One reason that Jesus the High Priest can offer this eternal salvation is that he can focus his priestly work on intercession because he has already taken care of the problem of sin. Other priests are daily occupied with sin removal (Hebrews 7:27). Moreover, they can’t even devote their attention solely to the people they serve for they must also be concerned with the removal of their own sin. Jesus has taken care of all that. He has made one fully efficient sacrifice for sin and it never has to be repeated (see also 10:18). That offering was himself (a topic to which the author will return in 9:11-14 and 10:5-15).

Salvation Now

Salvation entails even more, though. Participating in the hope of salvation in the future indicates that they participate in it in the present in some way (Hebrews 6:9). Along the path to God’s presence, Jesus, the eternally abiding priest, intercedes for his people. There will never be a period of newness or transition with this priest.

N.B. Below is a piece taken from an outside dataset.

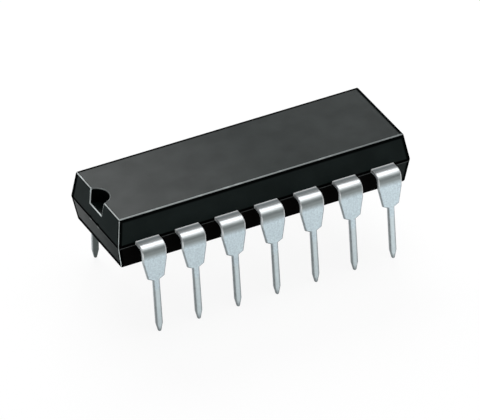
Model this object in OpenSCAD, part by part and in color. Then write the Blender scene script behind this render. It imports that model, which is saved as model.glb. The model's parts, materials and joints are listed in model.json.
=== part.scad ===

The one who knows them intimately (2:14) and sympathizes with them (4:14) will always be there vibrantly alive to aid them on their journey to the place where he now resides, in the very presence of God.

What a privileged place they hold! The author says that it was fitting for them to have such a High Priest who has been exalted even above the heavens. Why are they so important as to warrant an undefiled priest? It is because they are part of the group that is looking forward to inheriting salvation (Hebrews 1:14). If God determined to save forever his people, God provided such a priest to make this salvation available.

In the last verse of Hebrews 7 the author includes another tight comparison between Jesus and the other priests. The law appointed them, a law that had to do with genealogical descent (7:14). The law does not stand apart from God, but it certainly is not as direct as God’s oath concerning the priesthood spoken to Christ directly. Moreover, this oath has chronological superiority. It came after the law, which for our author indicates that God brought one system to an end and, though long planned, instituted a new one. Finally, the primary difference is what was instituted: men who were weak verses a Son who, though beset with the same weakness, moved through it to the point of perfection.

The author has prepared the ground for his next application. This priest will bring to fruition the long awaited hope for a New Covenant. From his vantage point as One living in the presence of the living God, he can affect a heart change that will allow humans to draw near to God as well. That is a priesthood worth discussing, over and over and over again.